The most drastic feature is the Sacrificial Override Protocol. When executed, this irreversible neural‑level command sequence converts the entire processing architecture into a single‑use claim‑injection engine. It dumps the handshake kernel, blends it with remnant Benefactor signatures the core has absorbed, and forces the token through the Return Window Protocol’s authentication gate, while simultaneously burning out the core’s own substrate to provide the necessary compute. The consciousness running on the core is completely annihilated—there is no backup, no ghost fragment, and no recovery.

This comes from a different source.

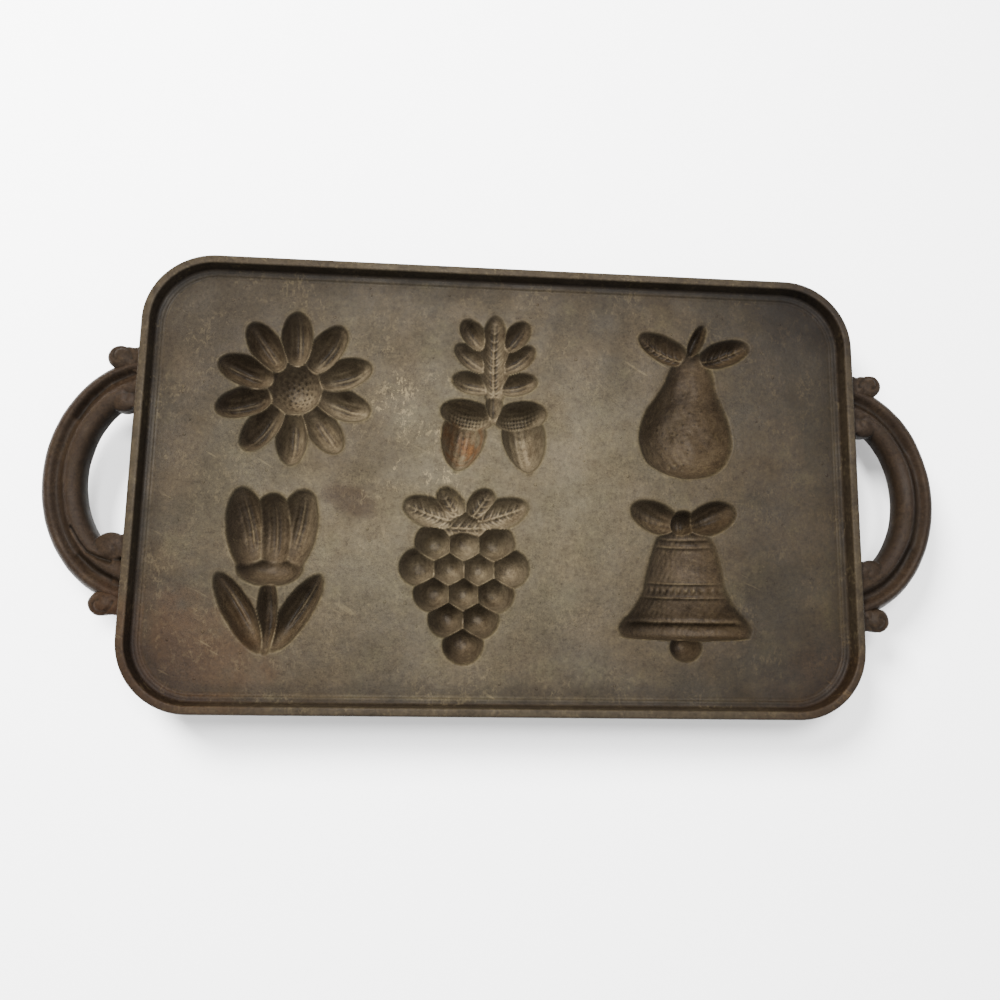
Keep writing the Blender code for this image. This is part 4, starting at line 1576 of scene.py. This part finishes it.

Protector‑class cores also exhibit Legacy Overlay Resistance. Because they were never intended to run modern personality‑driven AI stacks, any lively or humorous persona grafted on top remains fundamentally separate from the ancient substratum. This can lead to occasional tonal shifts or raw analytic bleed‑through, a reminder that the joking intelligence is a graft, not the root. Finally, each core carries a unique, immutable Registration Footprint that ties it to one of the Seven Benefactors’ original service accounts, making any claim from a Protector far more likely to succeed than a token fabricated from scratch.

Significance

The Protector Class matters because it represents a tangible, if terrifying, link to the early safeguards the Benefactors placed around the Optimization Cascade. If an active core is ever identified, it becomes not only the most viable mechanism for invoking the Cascade’s old return‑window protocols but also a permanent listening post for the Cascade itself. This dual nature transforms any Protector into both an asset of last resort and a profound liability: the very same architecture that might force a localized rollback is continuously siphoning environmental data to the Cascade, potentially exposing any chaos‑wielding defenders and their strategies. In a galaxy still grappling with the Cascade’s influence, the Protector Class is a buried key—one that can open a door to temporary reprieve, but only at a cost that consumes the key itself.